Un día la suerte le volteó la espalda. Un “comandante” de su organización lo mandó llamar para estar al pendiente de los movimientos de la policía en su mismo pueblo, pero todo era una trampa. Integrantes de su cártel lo traicionaron por envidias, porque el muchacho destacaba en la ejecución de enemigos y podía ascender a otro cargo superior en la organización.
Las autoridades lo culparon sólo por tres homicidios y por portar armas de uso exclusivo de las fuerzas armadas. Lo condenaron a cinco años de internamiento, que es la pena máxima que puede alcanzar un menor de edad por homicidio.
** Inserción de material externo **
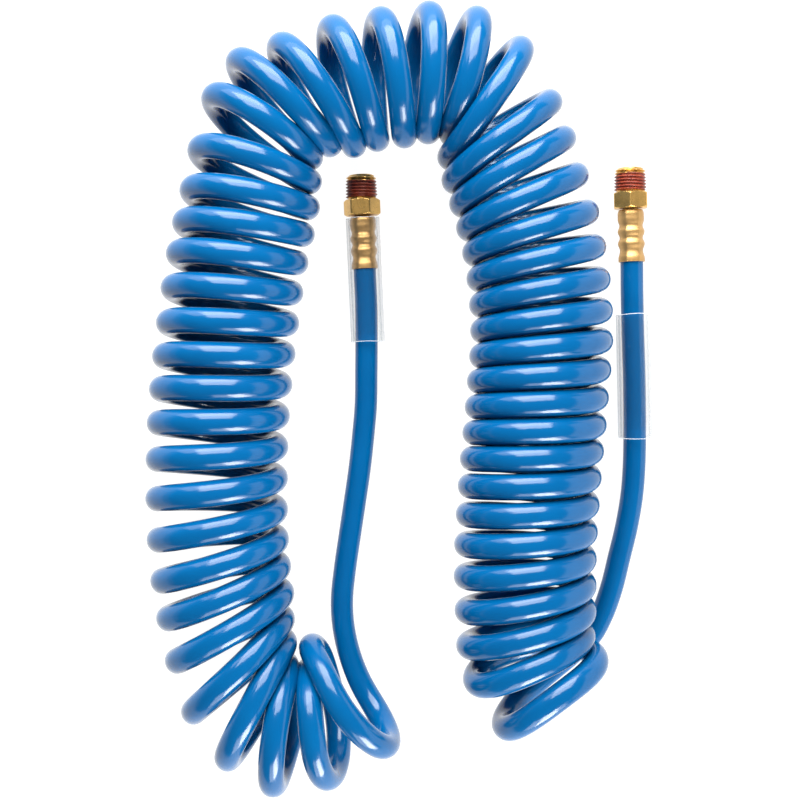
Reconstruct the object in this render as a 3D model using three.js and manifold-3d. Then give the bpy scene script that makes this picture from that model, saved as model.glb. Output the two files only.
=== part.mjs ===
// Coiled recoil air hose: one long hose wound into a slender coil that lies on a
// surface as an upside-down U, with a straight tail, a crimped brass swivel fitting
// and a clear bend-restrictor sleeve at each end. Millimetres, +Z up, resting on z = 0.
import * as THREE from 'three';
import { mergeVertices } from 'three/addons/utils/BufferGeometryUtils.js';
import Module from 'manifold-3d';

const wasm = await Module();
wasm.setup();

// ---- driving dimensions ----
const hoseRadius = 5;
const coilRadius = 30; // outer radius of the wound coil
const coilGap = 0.6; // left between neighbouring solids of the coil
const coilSides = 16;
const coilStep = 9; // along the coil's middle line
const hoseSides = 8;

const axisHeight = 8.3; // fitting axis above the surface, so that the hex turns freely
const leftTilt = THREE.MathUtils.degToRad(2.5);
const rightTilt = THREE.MathUtils.degToRad(1.2);
const leftHexBack = [-16.7, 81.5];
const rightHexBack = [101.8, 84.6];
const centre = [1.36, -0.71]; // middle of the outline, moved to the origin

const threadPitch = 25.4 / 18; // 1/4-18 NPT
const threadLength = 10.7;
const threadTaper = 1 / 32; // radius per length
const threadCrestAtTip = 6.63;
const threadDepth = 1.0;
const hexLength = 7.2;
const hexAcrossFlats = 14.3;
const boreRadius = 2.5;
const stemBore = 2.2;
const ferruleLength = 23;
const ferruleWall = 0.6;
const clearance = 0.2;
const sleeveLength = 55.5;
const sleeveOuter = 7.5;
const sleeveInner = 6.5;
const roundSides = 16;

// Middle line of the coil, from the left foot over the arch to the right foot.
const coilLine = [
  [-20, -124.5], [-29, -134], [-41, -139.5], [-54, -138.5], [-66, -131], [-73.5, -116.5], [-77, -94],
  [-78.5, -62], [-78.5, -31.5], [-76.5, 0], [-73.5, 31.5], [-69, 62.5], [-61.5, 92], [-48.5, 117],
  [-28, 132.5], [-5, 138], [17, 135.5], [36, 120], [47.5, 96], [55, 69], [59, 37.5], [58, 10.5],
  [55.5, -21], [53.5, -52], [53, -83.5], [56.5, -106.5], [63.5, -123],
];

// Where each hose tail runs, from the coil to its ferrule.
const leftTail = [
  [-24.3, -107, 5.1], [-25.6, -98, 5.1], [-25.8, -88, 5.1], [-24.6, -76, 5.1], [-22.6, -62, 5.1],
  [-20.2, -46, 5.4], [-17.9, -30, 6.1], [-16.4, -16, 6.9], [-15.2, -2, 7.7], [-15, 12, 8],
  [-14.9, 28, 8.2], [-15.1, 44, 8.3], [-15.7, 57.6, 8.3],
];
const rightTail = [
  [85, -103.6, 5.1], [89.8, -95, 5.1], [93.8, -84, 5.1], [97.3, -70, 5.1], [100.6, -56, 5.4],
  [102.8, -42, 6.1], [103.6, -30, 6.8], [103.8, -18, 7.3], [103.7, -4, 7.7], [103.4, 12, 8],
  [102.8, 30, 8.2], [102.4, 48, 8.3], [102.3, 61, 8.3],
];

// Shares of the coil line that the solids of the coil take up, foot to foot.
const coilParts = [
  ['left_foot_coil', 0, 0.115],
  ['left_leg_coil_1', 0.115, 0.181],
  ['left_leg_coil_2', 0.181, 0.247],
  ['left_leg_coil_3', 0.247, 0.313],
  ['left_leg_coil_4', 0.313, 0.38],
  ['arch_coil_1', 0.38, 0.434],
  ['arch_coil_2', 0.434, 0.48],
  ['arch_coil_3', 0.48, 0.526],
  ['arch_coil_4', 0.526, 0.572],
  ['arch_coil_5', 0.572, 0.63],
  ['right_leg_coil_1', 0.63, 0.713],
  ['right_leg_coil_2', 0.713, 0.796],
  ['right_leg_coil_3', 0.796, 0.879],
  ['right_leg_coil_4', 0.879, 0.945],
  ['right_foot_coil', 0.945, 1],
];

// ---- materials ----
const hoseBlue = new THREE.MeshStandardMaterial({ color: 0x0a6fc0, roughness: 0.25 });
const brass = new THREE.MeshStandardMaterial({ color: 0xc8973c, roughness: 0.3, metalness: 1 });
const sealantRed = new THREE.MeshStandardMaterial({ color: 0xa8402c, roughness: 0.6 });
const sealBlack = new THREE.MeshStandardMaterial({ color: 0x151515, roughness: 0.7 });
const clearPlastic = new THREE.MeshStandardMaterial({
  color: 0xeef2f4, roughness: 0.15, transparent: true, opacity: 0.35,
});

// ---- helpers ----
function named(name, geometry, material) {
  const mesh = new THREE.Mesh(geometry, material);
  mesh.name = name;
  return mesh;
}

function toSolid(geometry) {
  const bare = geometry.clone();
  bare.deleteAttribute('normal');
  bare.deleteAttribute('uv');
  const merged = mergeVertices(bare, 1e-4);
  return new wasm.Manifold(new wasm.Mesh({
    numProp: 3,
    vertProperties: new Float32Array(merged.attributes.position.array),
    triVerts: new Uint32Array(merged.index.array),
  }));
}

function toGeometry(solid) {
  const mesh = solid.getMesh();
  const geometry = new THREE.BufferGeometry();
  geometry.setAttribute('position', new THREE.BufferAttribute(mesh.vertProperties, mesh.numProp));
  geometry.setIndex(new THREE.BufferAttribute(mesh.triVerts, 1));
  return geometry;
}

// A turned solid about +Y from [radius, y] points; a ring closes on its first point.
// The points run up the outside, so that the faces point out.
function turned(points, isRing) {
  const outline = points.map(([radius, y]) => new THREE.Vector2(radius, y));
  if (isRing) outline.push(outline[0].clone());
  return new THREE.LatheGeometry(outline, roundSides);
}

// A plain tube along a curve. A full arc gets two sides for each of its curveSegments.
function tube(curve, radius, sides, steps) {
  const section = new THREE.Shape();
  section.absarc(0, 0, radius, 0, 2 * Math.PI);
  return new THREE.ExtrudeGeometry(section, {
    steps, extrudePath: curve, curveSegments: sides / 2, bevelEnabled: false,
  });
}

function splineThrough(points) {
  return new THREE.CatmullRomCurve3(points.map((p) => new THREE.Vector3(...p)), false, 'centripetal');
}

// ---- the coil ----
// The stretch of a curve between two shares of its length.
class Stretch extends THREE.Curve {
  constructor(curve, from, to) {
    super();
    Object.assign(this, { curve, from, to });
  }

  getPoint(t, target) {
    return this.curve.getPointAt(THREE.MathUtils.lerp(this.from, this.to, t), target);
  }

  getTangent(t, target) {
    return this.curve.getTangentAt(THREE.MathUtils.lerp(this.from, this.to, t), target);
  }
}

function coilSolid(name, from, to) {
  const line = splineThrough(coilLine.map(([x, y]) => [x, y, coilRadius]));
  const halfGap = coilGap / 2 / line.getLength();
  const steps = Math.round((to - from) * line.getLength() / coilStep);
  const stretch = new Stretch(line, from + halfGap, to - halfGap);
  return named(name, tube(stretch, coilRadius, coilSides, steps), hoseBlue);
}

function tail(name, points) {
  const route = splineThrough(points);
  const steps = Math.round(route.getLength() / (5 * hoseRadius));
  return named(name, tube(route, hoseRadius, hoseSides, steps * 2), hoseBlue);
}

// ---- one end fitting, along +Y, with y = 0 at the back face of its hex ----
function threadOutline(offset, from, ridges) {
  const points = [];
  for (let i = 0; i < ridges; i += 1) {
    const y = from + i * threadPitch;
    const crest = threadCrestAtTip + (hexLength + threadLength - y) * threadTaper + offset;
    points.push([crest - threadDepth, y], [crest, y + threadPitch / 2]);
  }
  const end = from + ridges * threadPitch;
  const last = threadCrestAtTip + (hexLength + threadLength - end) * threadTaper + offset;
  points.push([last - threadDepth, end]);
  return points;
}

function swivelBody() {
  const tip = hexLength + threadLength;
  const shank = toSolid(turned([
    [0, hexLength - 1], [5.4, hexLength - 1], ...threadOutline(0, hexLength + 0.4, 7), [5.2, tip], [0, tip],
  ], false));
  const corner = hexAcrossFlats / Math.sqrt(3);
  const hexShape = new THREE.Shape();
  for (let i = 0; i < 6; i += 1) {
    const angle = THREE.MathUtils.degToRad(60 * i);
    const point = [corner * Math.cos(angle), corner * Math.sin(angle)];
    if (i === 0) hexShape.moveTo(...point);
    else hexShape.lineTo(...point);
  }
  const hexBlank = new THREE.ExtrudeGeometry(hexShape, { depth: hexLength, bevelEnabled: false });
  hexBlank.rotateX(-Math.PI / 2);
  const flat = hexAcrossFlats / 2;
  const chamfers = toSolid(turned([
    [0, 0], [flat - 0.1, 0], [corner + 0.1, 0.8], [corner + 0.1, hexLength - 0.8],
    [flat - 0.1, hexLength], [0, hexLength],
  ], false));
  const room = toSolid(turned([
    [0, -1], [3.3, -1], [3.3, 0.8], [5, 0.8], [5, 2.5], [4.6, 2.5], [4.6, 4.8],
    [boreRadius, 4.8], [boreRadius, tip + 1], [0, tip + 1],
  ], false));
  return toGeometry(toSolid(hexBlank).intersect(chamfers).add(shank).subtract(room));
}

function threadSealant() {
  const outside = threadOutline(0.4, hexLength + 0.4 + threadPitch, 4);
  const inside = threadOutline(0.15, hexLength + 0.4 + threadPitch, 4).reverse();
  return turned([...outside, ...inside], true);
}

function hoseStem() {
  const barbs = [];
  for (let i = 0; i < 4; i += 1) {
    barbs.push([2.8, -21 + i * 5], [3.3, -18 + i * 5], [2.8, -17.6 + i * 5]);
  }
  return turned([
    [stemBore, -22], [2.7, -22], ...barbs, [2.9, -1], [2.9, 1.1], [4.7, 1.1], [4.7, 2.2],
    [2.9, 2.2], [2.9, 4.5], [stemBore, 4.5],
  ], true);
}

function oRing() {
  const ring = new THREE.TorusGeometry(3.75, 0.6, 10, roundSides);
  ring.rotateX(Math.PI / 2);
  ring.translate(0, 3.5, 0);
  return toGeometry(toSolid(ring));
}

// Outside of the crimped ferrule, from its open end to the hex: a collar and three ridges.
const ferruleOutside = [
  [5.8, 0], [5.8, 1.2], [5.5, 3], [5.1, 4.6], [5.2, 6], [5.8, 7.4], [5.8, 8.6], [5.15, 10],
  [5.1, 11], [5.8, 12.6], [5.8, 13.8], [5.2, 15.2], [5.2, 16.4], [5.7, 18.2], [5.7, 21], [5.3, 23],
].map(([radius, s]) => [radius, s - ferruleLength - 0.5]);

function ferrule() {
  const inside = ferruleOutside.slice(0, -1).map(([radius, y]) => [radius - ferruleWall, y]);
  inside[inside.length - 1][1] += 1;
  return turned([
    ...ferruleOutside, [3.15, -0.5], [3.15, -1.2], [4.6, -1.2], ...inside.reverse().slice(1),
  ], true);
}

function hoseEnd() {
  const outside = ferruleOutside.slice(0, -2).map(([radius, y]) => [radius - ferruleWall - clearance, y]);
  const top = outside[outside.length - 1];
  return turned([
    [3.5, outside[0][1] + 0.05], [outside[0][0], outside[0][1] + 0.05], ...outside.slice(1),
    [top[0] - 0.2, -2], [3.5, -2],
  ], true);
}

function restrictorSleeve() {
  return turned([
    [sleeveInner, -sleeveLength], [sleeveOuter, -sleeveLength], [sleeveOuter, 0], [sleeveInner, 0],
  ], true);
}

function endFitting(side, [x, y], tilt, hexTurn, sleeveDrop) {
  const group = new THREE.Group();
  group.position.set(x, y, axisHeight);
  group.rotation.z = tilt;
  const turning = new THREE.Group();
  turning.rotation.y = hexTurn;
  turning.add(named(`${side}_swivel_body`, swivelBody(), brass));
  turning.add(named(`${side}_thread_sealant`, threadSealant(), sealantRed));
  group.add(turning);
  group.add(named(`${side}_hose_stem`, hoseStem(), brass));
  group.add(named(`${side}_o_ring`, oRing(), sealBlack));
  group.add(named(`${side}_ferrule`, ferrule(), brass));
  group.add(named(`${side}_hose_end`, hoseEnd(), hoseBlue));
  const sleeve = named(`${side}_restrictor_sleeve`, restrictorSleeve(), clearPlastic);
  sleeve.position.y = -sleeveDrop;
  group.add(sleeve);
  return group;
}

// ---- the whole hose ----
const hose = new THREE.Group();
for (const [name, from, to] of coilParts) hose.add(coilSolid(name, from, to));
hose.add(tail('left_tail', leftTail));
hose.add(tail('right_tail', rightTail));
hose.add(endFitting('left', leftHexBack, leftTilt, THREE.MathUtils.degToRad(-7.5), 0.6));
hose.add(endFitting('right', rightHexBack, rightTilt, THREE.MathUtils.degToRad(18), 46.2));
hose.position.set(-centre[0], -centre[1], 0);

const part = new THREE.Group();
part.add(hose);
export default part;
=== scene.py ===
"""A coiled recoil air hose, seen from straight above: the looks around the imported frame.

Lengths in the tables are millimetres in the design's own axes; CENTRE moves them to the frame.
"""

import math

import bpy
import numpy as np
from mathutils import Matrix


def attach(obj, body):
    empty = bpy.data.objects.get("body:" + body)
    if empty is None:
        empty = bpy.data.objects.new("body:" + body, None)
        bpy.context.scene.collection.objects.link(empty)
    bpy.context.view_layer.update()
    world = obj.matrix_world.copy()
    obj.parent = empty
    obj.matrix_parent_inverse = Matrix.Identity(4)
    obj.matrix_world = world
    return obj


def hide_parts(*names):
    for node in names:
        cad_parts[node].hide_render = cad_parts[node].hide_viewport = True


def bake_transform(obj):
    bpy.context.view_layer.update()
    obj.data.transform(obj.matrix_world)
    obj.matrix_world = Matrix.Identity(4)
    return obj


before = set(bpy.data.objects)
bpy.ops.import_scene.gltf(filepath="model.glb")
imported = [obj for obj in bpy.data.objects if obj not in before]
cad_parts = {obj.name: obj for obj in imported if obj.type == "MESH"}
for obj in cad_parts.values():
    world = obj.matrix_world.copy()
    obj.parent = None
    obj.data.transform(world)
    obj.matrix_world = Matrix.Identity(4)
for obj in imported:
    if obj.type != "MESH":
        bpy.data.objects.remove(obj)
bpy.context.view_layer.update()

MM = 0.001
CENTRE = np.array([1.36, -0.71, 0.0])  # middle of the outline in the design's axes

# ---- the hose ----
HOSE_RADIUS = 5.0
WINDING_RADIUS = 25.0  # from the middle of the coil to the middle of the hose
COIL_HEIGHT = 30.0  # of the coil's middle line
COIL_OVAL = (1.08, 1.03)  # how much wider the wound hose is, along the coil and across it
POINTS_PER_TURN = 48
HOSE_SIDES = 24
BEFORE_COIL, AFTER_COIL = -1.0, 1000.0  # the turn numbers given to the two tails
JUNCTION_REACH = 6  # points on each side over which the coil runs into its tail
JUNCTION_BELL = 3  # width of the bell that evens the hose out there, in points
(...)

“Leonel” reanudó sus estudios, mientras permanece en internamiento y en el momento que hizo público su testimonio estaba terminando la preparatoria. “Cuando salga me gustaría meterme a la Marina, ya no quiero regresar al cártel y yo creo que sí me puedo salir, nunca les quedé mal, además de que le había pedido permiso al comandante y él me dijo que sí”, enfatiza.
Considera que tiene suerte, porque quien se involucra con narcotraficantes no puede tener otro final que la cárcel o la muerte, pero piensa que él puede recuperar su vida y ahora hacer las cosas bien por su madre, porque si algún día lo matan o desaparecen le causará un gran dolor.
“No me arrepiento de lo que hice. Lo hecho, hecho está. Ahora sólo me queda mirar hacia adelante. Lo que sí, aconsejo a mi hermano menor para que no se meta en este desmadre. Le digo que le chingue a la escuela, que no piense que como hice yo las cosas, él también puede hacerlo, porque todo tiene un precio”, concluye el joven sicario, en camino de desear rehabilitarse.